Certifications Are Not Bad..Sometimes

“Certifications don’t mean anything. Experience is better. People who are certified don’t know anything.”

I hear comments like this all the time in my workplace and on the the internet, primarily on Reddit, from people that don’t have certifications or from people who have interviewed people who have certifications that don’t know anything about the material. They are wrong….kind of. I’m not here to discuss that. There are two types of people who take certifications. Those who study, break/fix, reconfigure and do everything in their power to understand the material and those that get brain dumps and memorize the answers.

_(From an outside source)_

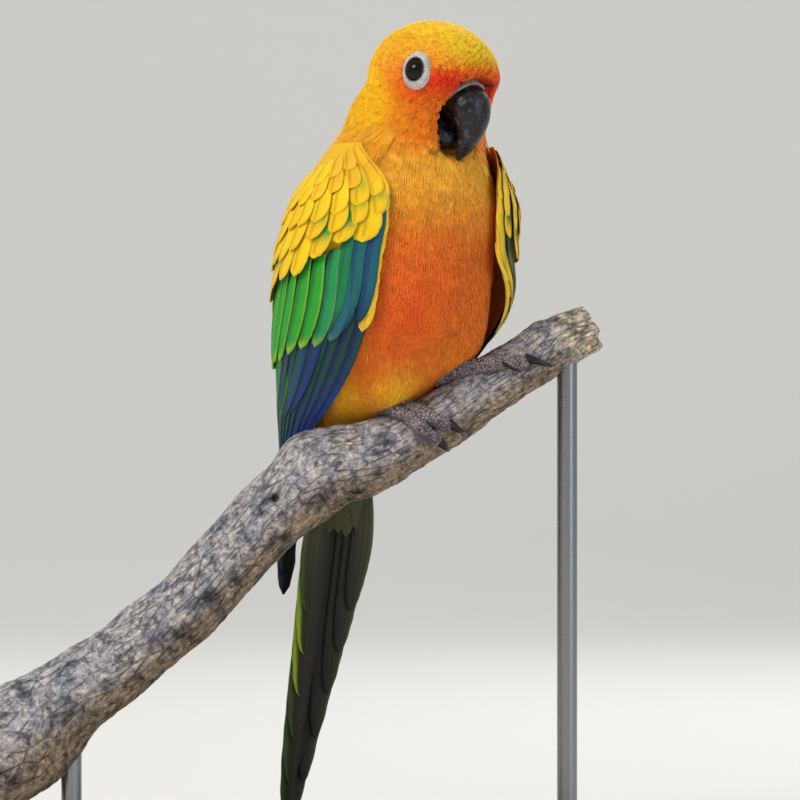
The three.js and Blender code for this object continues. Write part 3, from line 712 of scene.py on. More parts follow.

To those of us (I’m including myself) that study and put in time, certifications do mean something. They mean that we know our way around x, y, and z. They aren’t some catch all “I’m certified so don’t argue with me!” bs. Those of us that put in the effort to learn are inquisitive and curious. We know a little bit about a subject. We know how to trouble shoot a connection. We know how to configure basic routing. We get certifications because we are learners and doers, thinkers, tinkerers that want to know more about a subject we may not know anything about. I may be generalizing but that’s why I got the CCNA. I didn’t know anything about networking beyond an IP address had 3 dots. But I wanted to know more and do more. The quickest way for me to do that was for me to grab a book and study. I bought a CCNA book because there wasn’t a “HoW nEtWoRk!” book out there. I studied for four hours a night after I got home from working 8-10 hour days and I labbed in the morning, at night, whenever I could. I wanted to understand networking and figured a CCNA book would help me do that.

I applied myself. Did I know everything? No But I was learning the same way anyone else would and I was getting experience while I was learning. I took that test and passed it on try number two.

The second type of person that I want to talk about is personified in the Dilbert comic above. These are the people that think that as long as they are certified it makes them special. These people are the type of people that use brain dumps and memorize the answers. They are afraid to admit that they don’t know something because they don’t know if they should know it or not. They haven’t read the material, or they skimmed it, got a brain dump, didn’t get caught cheating and passed the exam. These individuals boast about their skill, their certification but when it comes to it they make up bs or can’t perform their duty.

What I’m asking the people who think that certs are meaningless is to take a look at what the person did to get the cert. Did they study? Did they lab everyday? Are they eager to learn? Or do they not care? Did they do it because they heard IT was easy? Do they know what they are talking about? These types of questions should be in the back of your mind when you are interviewing them. Not all of us just want to get the cert. Some of us want to learn and grow

P.S.

I hear people saying all the time “Well you need the cert to get past HR” If we assume they aren’t looking for a certain skill set because “people who are certified don’t know anything” here are two reasons that the certification is listed in the job description 1) They want to guarantee familiarity with a product line. 2) They get discounts from the company for hiring X amount of whatever cert vendor they have.